The sheriff’s office said Thursday that it had arrest warrants for Eddie Williams, who has been charged with entering without breaking, conspiracy and giving false information to law enforcement.

A large rescue effort was launched that involved the West Virginia Office of Miners' Health, Safety and Training, as well as the National Guard.

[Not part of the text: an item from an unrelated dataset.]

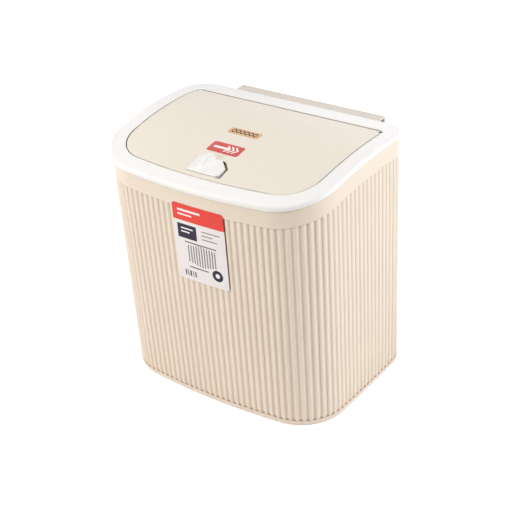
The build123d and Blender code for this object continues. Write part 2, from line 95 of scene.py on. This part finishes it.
# The usual input range is that of noise, which mostly lies between 0.3 and 0.7
def remap(tree, value, low, high, fromLow=0.3, fromHigh=0.7):
    mapRange = tree.nodes.new("ShaderNodeMapRange")
    mapRange.inputs["From Min"].default_value = fromLow
    mapRange.inputs["From Max"].default_value = fromHigh
    mapRange.inputs["To Min"].default_value = low
    mapRange.inputs["To Max"].default_value = high
    tree.links.new(value, mapRange.inputs["Value"])
    return mapRange.outputs["Result"]


# Sockets 0, 6, 7 and output 2 are the factor, both colours and the result of a colour mix
def mixColors(tree, factor, first, second):
    mix = tree.nodes.new("ShaderNodeMix")
    mix.data_type = "RGBA"
    tree.links.new(factor, mix.inputs[0])
    for socket, value in ((mix.inputs[6], first), (mix.inputs[7], second)):
        if isinstance(value, tuple):
            socket.default_value = (*value, 1)
        else:
            tree.links.new(value, socket)
    return mix.outputs[2]


def mathNode(tree, operation, *values):
    node = tree.nodes.new("ShaderNodeMath")
    node.operation = operation
    for socket, value in zip(node.inputs, values):
        if isinstance(value, (int, float)):
            socket.default_value = value
        else:
            tree.links.new(value, socket)
    return node.outputs[0]


def addBump(tree, surface, fields, normal=None):
    for field, strength, distance in fields:
        bump = tree.nodes.new("ShaderNodeBump")
        bump.inputs["Strength"].default_value = strength
        bump.inputs["Distance"].default_value = distance
        tree.links.new(field, bump.inputs["Height"])
        if normal is not None:
            tree.links.new(normal, bump.inputs["Normal"])
        normal = bump.outputs["Normal"]
    tree.links.new(normal, surface.inputs["Normal"])


# Normal that rounds edges by a radius in millimetres
def softEdges(tree, radius):
    bevel = tree.nodes.new("ShaderNodeBevel")
    bevel.samples = shading["edgeSamples"]
    bevel.inputs["Radius"].default_value = radius * mm
    return bevel.outputs["Normal"]


# 1 on open surface, less in gaps narrower than the reach in millimetres
def openness(tree, reach):
    occlusion = tree.nodes.new("ShaderNodeAmbientOcclusion")
    occlusion.samples = shading["opennessSamples"]
    occlusion.inputs["Distance"].default_value = reach * mm
    return occlusion.outputs["AO"]


# Linear colour of a hex code
def fromHex(text):
    channels = [int(text[at:at + 2], 16) / 255 for at in (0, 2, 4)]
    return tuple(c / 12.92 if c <= 0.04045 else ((c + 0.055) / 1.055) ** 2.4 for c in channels)


def shade(color, amount):
    return tuple(min(1.0, c * amount) for c in color)


def varied(tree, factor, color, amount):
    return mixColors(tree, factor, shade(color, 1 - amount), shade(color, 1 + amount))


# Moulded plastic: faint flow marks down the walls, fine grain, uneven polish, and painted shade that darkens
# the crevices
# Soft edges and the reach of crevices are in millimetres
moulding = {
    "cloudDetail": 2.0, "flowDetail": 4.0, "polishDetail": 3.0, "grainDetail": 2.0,
    "cloudShare": 0.6, "flowShare": 0.4, "blendRange": (0.38, 0.62),
    "grainDepth": 0.0002, "flowDepth": 0.0004, "coatRoughness": 0.18,
    "glowRadius": (0.004, 0.003, 0.002), "glowScale": 0.4,
}
# In each look the last line is painted shade in crevices: its colour, its reach in millimetres and its range
# of mix
plasticLooks = {
    "creamShell": {
        "color": "EDDECC", "variation": 0.012, "cloudScale": 14, "flowScale": 160, "flowStretch": 0.06,
        "roughness": (0.38, 0.44), "polishScale": 45, "grainScale": 2600, "grain": 0.08, "flow": 0.04,
        "specular": 0.32, "coat": 0.0, "glow": 0.02, "softEdge": 0.35,
        "creviceShadeColor": "A67950", "creviceReach": 2.2, "creviceShadeRange": (0.3, 0.92),
    },
    "creamLid": {
        "color": "EEE5D6", "variation": 0.010, "cloudScale": 16, "flowScale": 60, "flowStretch": 1.0,
        "roughness": (0.36, 0.42), "polishScale": 40, "grainScale": 3000, "grain": 0.10, "flow": 0.03,
        "specular": 0.45, "coat": 0.0, "glow": 0.02, "softEdge": 0.5,
        "creviceShadeColor": "846D55", "creviceReach": 2.4, "creviceShadeRange": (0.25, 0.75),
    },
    "whiteRim": {
        "color": "F8F5F2", "variation": 0.006, "cloudScale": 12, "flowScale": 80, "flowStretch": 1.0,
        "roughness": (0.30, 0.34), "polishScale": 30, "grainScale": 2600, "grain": 0.04, "flow": 0.02,
        "specular": 0.35, "coat": 0.0, "glow": 0.03, "softEdge": 0.9,
        "creviceShadeColor": "95806A", "creviceReach": 2.4, "creviceShadeRange": (0.25, 0.75),
    },
    "whiteSlider": {
        "color": "F4F2EF", "variation": 0.006, "cloudScale": 60, "flowScale": 200, "flowStretch": 1.0,
        "roughness": (0.22, 0.28), "polishScale": 120, "grainScale": 3000, "grain": 0.03, "flow": 0.02,
        "specular": 0.5, "coat": 0.1, "glow": 0.03, "softEdge": 0.8,
        "creviceShadeColor": "C9BDAE", "creviceReach": 1.6, "creviceShadeRange": (0.1, 0.6),
    },
    "innerNylon": {
        "color": "E4E0D6", "variation": 0.02, "cloudScale": 60, "flowScale": 300, "flowStretch": 1.0,
        "roughness": (0.42, 0.55), "polishScale": 120, "grainScale": 3000, "grain": 0.15, "flow": 0.05,
        "specular": 0.4, "coat": 0.0, "glow": 0.05, "softEdge": 0.2,
        "creviceShadeColor": "6E6050", "creviceReach": 5.0, "creviceShadeRange": (0.35, 0.95),
    },
    "creamHanger": {
        "color": "DED2C6", "variation": 0.012, "cloudScale": 20, "flowScale": 90, "flowStretch": 1.0,
        "roughness": (0.38, 0.44), "polishScale": 50, "grainScale": 2600, "grain": 0.08, "flow": 0.04,
        "specular": 0.45, "coat": 0.0, "glow": 0.02, "softEdge": 0.5,
        "creviceShadeColor": "A89886", "creviceReach": 3.0, "creviceShadeRange": (0.1, 0.7),
    },
}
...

Kayla Williams, Treadway and Beverly were rescued on Dec. 12.

A criminal complaint filed against Eddie Williams says he and the other three allegedly went to the mine at around 3 a.m. on Dec. 8 on Beverly's four-wheeler, that Williams initially told law enforcement that Kayla Williams, Beverly and Treadway entered the mine without him, but that he later changed his story and said they went in together to steal copper, according to NBC affiliate WVVA of Bluefield.

"It was extremely dangerous and it risked the lives of mine safety workers," McCray said Friday.

In interviews after their rescue, in which they described their ordeal of being trapped underground in darkness and with no food or water, Beverly and Treadway denied they entered the mine looking for copper and claimed they were exploring.

Beverly said he anticipated criminal charges being filed.

"You can't get away from this scot-free," he said. "I'll go along with it. I'll move along and be a better person for it."

Raleigh County Prosecuting Attorney Kristen Keller said Friday that the charge against Eddie Williams of entering without breaking is a felony and punishable by one to 10 years in prison, conspiracy carries one to five years and a $10,000 fine, and providing false information carries up to six months and a $500 fine.

The mine has been closed for around two years, a source familiar with the mine has said.